Return the complete listing that follows, with each line reproduced exactly.

-- START OF Information shown --

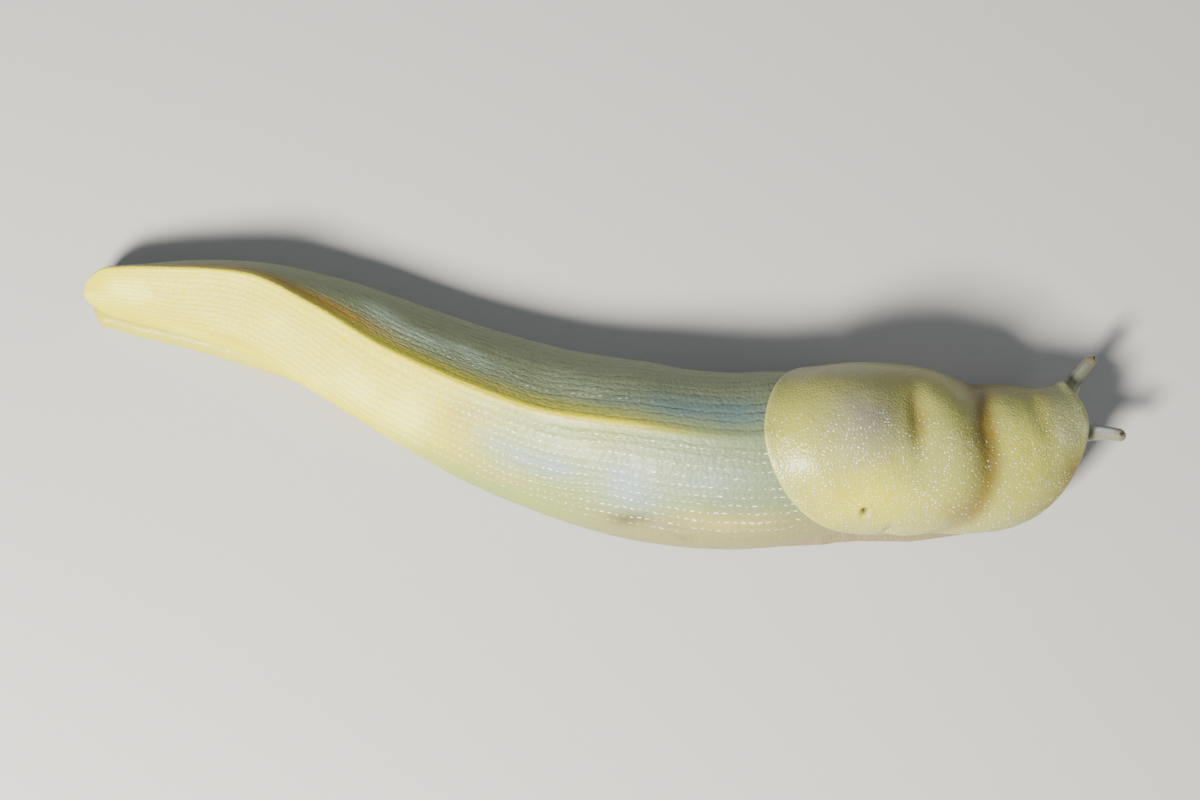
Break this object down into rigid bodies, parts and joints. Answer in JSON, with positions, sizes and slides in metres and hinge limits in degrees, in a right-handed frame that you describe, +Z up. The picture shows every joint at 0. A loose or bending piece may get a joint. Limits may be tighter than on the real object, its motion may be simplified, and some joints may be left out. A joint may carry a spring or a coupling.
{
  "type": "banana slug",
  "caption": "Life-size banana slug crawling on flat ground, body gently bent, keeled tail, granular mantle shield and the head half drawn in under it.",
  "frame": {"origin": "on the ground, under the middle of the animal's bounding box", "axes": "+X towards the head, +Y towards the animal's left side, +Z up from the ground it crawls on"},
  "size_m": [0.1746, 0.0502, 0.0261],
  "materials": {
    "skin": "wet skin in fine rows of granules along the body",
    "foot": "smooth wet skin",
    "mantle": "wet skin with fine even granules",
    "feeler": "smooth wet skin",
    "eye": "glossy black"
  },
  "bodies": {
    "root": {"tail": "skin", "back_rear": "skin", "back_middle": "skin", "trunk_front": "skin", "neck": "skin", "head": "skin", "foot_tail": "foot", "foot_rear": "foot", "foot_middle": "foot", "foot_front": "foot", "mantle_shield": "mantle", "mantle_hood": "mantle", "optic_tentacle_left": "feeler", "optic_tentacle_right": "feeler", "oral_tentacle_left": "feeler", "oral_tentacle_right": "feeler", "eye_left": "eye", "eye_right": "eye"}
  },
  "joints": []
}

-- END OF Information shown --

*Correct output*:
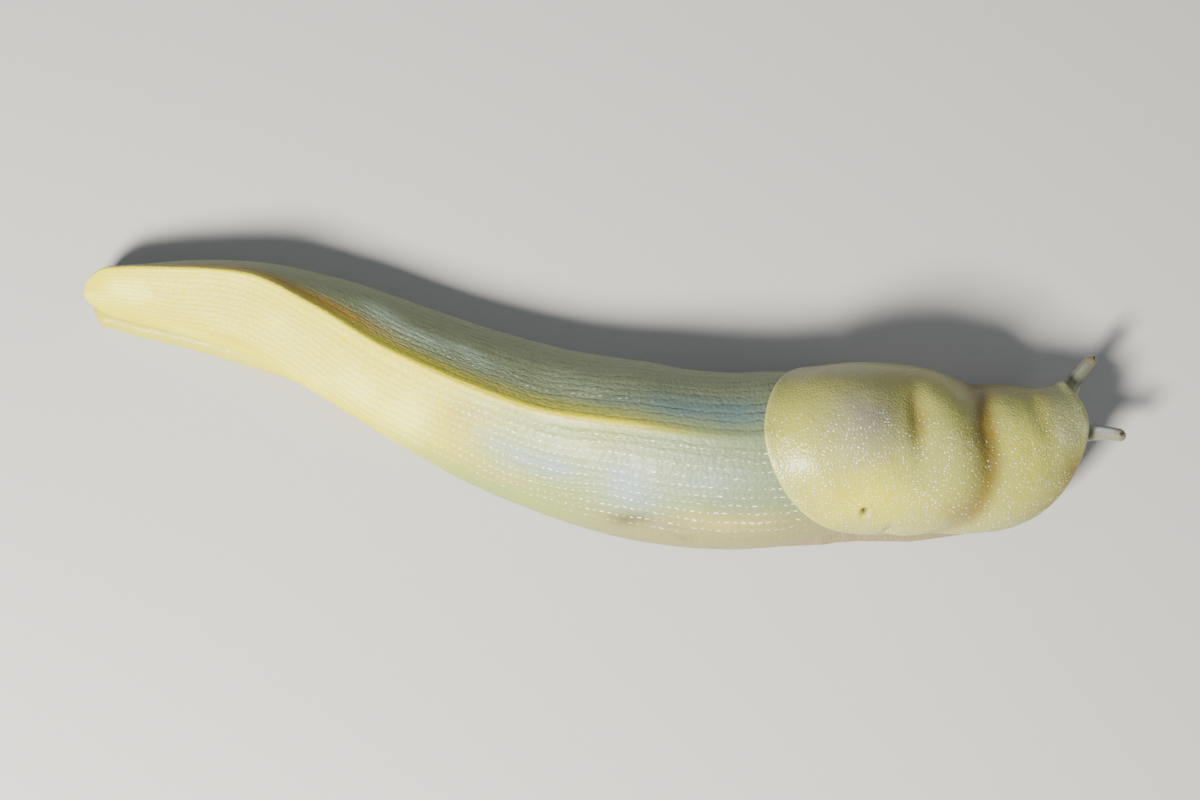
Break this object down into rigid bodies, parts and joints. Answer in JSON, with positions, sizes and slides in metres and hinge limits in degrees, in a right-handed frame that you describe, +Z up. The picture shows every joint at 0. A loose or bending piece may get a joint. Limits may be tighter than on the real object, its motion may be simplified, and some joints may be left out. A joint may carry a spring or a coupling.
{
  "type": "banana slug",
  "caption": "Life-size banana slug crawling on flat ground, body gently bent, keeled tail, granular mantle shield and the head half drawn in under it.",
  "frame": {"origin": "on the ground, under the middle of the animal's bounding box", "axes": "+X towards the head, +Y towards the animal's left side, +Z up from the ground it crawls on"},
  "size_m": [0.1746, 0.0502, 0.0261],
  "materials": {
    "skin": "wet skin in fine rows of granules along the body",
    "foot": "smooth wet skin",
    "mantle": "wet skin with fine even granules",
    "feeler": "smooth wet skin",
    "eye": "glossy black"
  },
  "bodies": {
    "root": {"tail": "skin", "back_rear": "skin", "back_middle": "skin", "trunk_front": "skin", "neck": "skin", "head": "skin", "foot_tail": "foot", "foot_rear": "foot", "foot_middle": "foot", "foot_front": "foot", "mantle_shield": "mantle", "mantle_hood": "mantle", "optic_tentacle_left": "feeler", "optic_tentacle_right": "feeler", "oral_tentacle_left": "feeler", "oral_tentacle_right": "feeler", "eye_left": "eye", "eye_right": "eye"}
  },
  "joints": []
}